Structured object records

* begin *

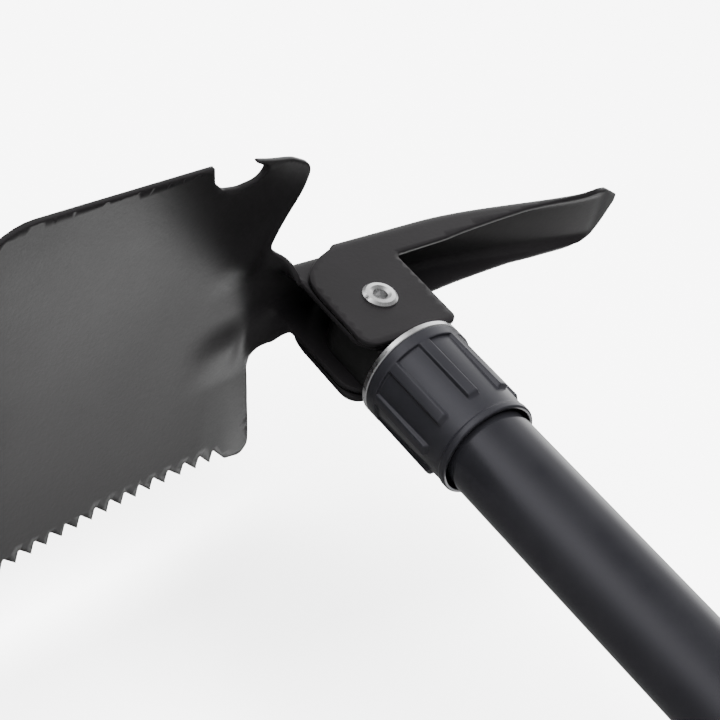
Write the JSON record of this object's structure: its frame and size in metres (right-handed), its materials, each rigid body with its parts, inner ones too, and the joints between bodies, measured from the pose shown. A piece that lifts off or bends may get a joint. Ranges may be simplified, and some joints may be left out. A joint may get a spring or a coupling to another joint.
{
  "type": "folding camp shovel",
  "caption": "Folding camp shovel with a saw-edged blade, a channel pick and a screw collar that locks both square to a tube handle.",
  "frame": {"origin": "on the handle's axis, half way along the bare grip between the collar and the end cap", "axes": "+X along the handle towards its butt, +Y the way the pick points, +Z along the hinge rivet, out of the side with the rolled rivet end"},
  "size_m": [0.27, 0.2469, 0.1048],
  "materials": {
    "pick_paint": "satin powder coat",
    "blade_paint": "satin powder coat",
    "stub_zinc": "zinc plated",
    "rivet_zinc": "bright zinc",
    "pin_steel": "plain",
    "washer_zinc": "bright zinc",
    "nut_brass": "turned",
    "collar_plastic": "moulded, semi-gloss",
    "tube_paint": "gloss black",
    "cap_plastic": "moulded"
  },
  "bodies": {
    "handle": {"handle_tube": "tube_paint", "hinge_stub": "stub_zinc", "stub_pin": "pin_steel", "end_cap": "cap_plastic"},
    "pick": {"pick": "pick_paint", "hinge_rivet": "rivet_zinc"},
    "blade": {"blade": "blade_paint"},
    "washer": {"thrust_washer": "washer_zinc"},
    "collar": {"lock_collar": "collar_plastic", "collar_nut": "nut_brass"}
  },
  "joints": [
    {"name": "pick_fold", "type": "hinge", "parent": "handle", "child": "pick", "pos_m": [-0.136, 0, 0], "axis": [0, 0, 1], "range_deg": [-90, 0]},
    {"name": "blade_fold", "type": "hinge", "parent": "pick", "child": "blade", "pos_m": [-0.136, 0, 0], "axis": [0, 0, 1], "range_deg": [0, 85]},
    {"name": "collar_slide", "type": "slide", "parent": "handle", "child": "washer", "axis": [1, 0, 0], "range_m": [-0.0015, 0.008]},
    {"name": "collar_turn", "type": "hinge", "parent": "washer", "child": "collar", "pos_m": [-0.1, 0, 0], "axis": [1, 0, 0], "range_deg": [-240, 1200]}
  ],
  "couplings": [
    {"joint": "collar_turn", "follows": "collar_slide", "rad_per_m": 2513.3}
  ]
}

* end *
* begin *

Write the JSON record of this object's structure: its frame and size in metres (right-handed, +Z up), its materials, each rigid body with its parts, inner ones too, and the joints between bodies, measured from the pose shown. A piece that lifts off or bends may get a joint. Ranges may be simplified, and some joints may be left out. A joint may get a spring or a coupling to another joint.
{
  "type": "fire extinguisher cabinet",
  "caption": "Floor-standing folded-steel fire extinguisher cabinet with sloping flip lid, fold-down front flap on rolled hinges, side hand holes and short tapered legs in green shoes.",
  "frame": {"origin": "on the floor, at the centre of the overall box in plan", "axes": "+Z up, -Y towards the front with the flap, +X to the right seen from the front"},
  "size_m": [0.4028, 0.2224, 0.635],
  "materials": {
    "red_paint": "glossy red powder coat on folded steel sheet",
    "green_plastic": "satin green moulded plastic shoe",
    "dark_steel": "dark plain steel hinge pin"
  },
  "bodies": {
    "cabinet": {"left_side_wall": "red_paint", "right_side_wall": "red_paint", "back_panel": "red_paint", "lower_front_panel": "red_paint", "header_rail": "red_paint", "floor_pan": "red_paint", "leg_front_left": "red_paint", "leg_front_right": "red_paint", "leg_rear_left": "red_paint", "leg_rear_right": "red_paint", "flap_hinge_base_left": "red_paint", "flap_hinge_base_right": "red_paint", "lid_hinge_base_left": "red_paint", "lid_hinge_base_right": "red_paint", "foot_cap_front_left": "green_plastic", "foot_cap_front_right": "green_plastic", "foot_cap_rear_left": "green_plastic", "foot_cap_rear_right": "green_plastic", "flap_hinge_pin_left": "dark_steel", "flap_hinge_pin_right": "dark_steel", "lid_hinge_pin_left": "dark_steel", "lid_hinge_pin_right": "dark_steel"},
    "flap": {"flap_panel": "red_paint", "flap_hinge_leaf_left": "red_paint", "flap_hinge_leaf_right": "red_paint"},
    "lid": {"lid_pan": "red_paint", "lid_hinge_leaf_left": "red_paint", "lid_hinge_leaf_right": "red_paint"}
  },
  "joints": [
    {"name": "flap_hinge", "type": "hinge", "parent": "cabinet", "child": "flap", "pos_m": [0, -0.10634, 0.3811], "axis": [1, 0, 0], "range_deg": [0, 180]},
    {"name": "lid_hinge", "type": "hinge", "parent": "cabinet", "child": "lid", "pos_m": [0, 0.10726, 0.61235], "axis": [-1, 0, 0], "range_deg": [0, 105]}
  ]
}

* end *

→ Problem: Scan the data above; copy every line where "this" appears.

→ Full output:
Write the JSON record of this object's structure: its frame and size in metres (right-handed), its materials, each rigid body with its parts, inner ones too, and the joints between bodies, measured from the pose shown. A piece that lifts off or bends may get a joint. Ranges may be simplified, and some joints may be left out. A joint may get a spring or a coupling to another joint.
Write the JSON record of this object's structure: its frame and size in metres (right-handed, +Z up), its materials, each rigid body with its parts, inner ones too, and the joints between bodies, measured from the pose shown. A piece that lifts off or bends may get a joint. Ranges may be simplified, and some joints may be left out. A joint may get a spring or a coupling to another joint.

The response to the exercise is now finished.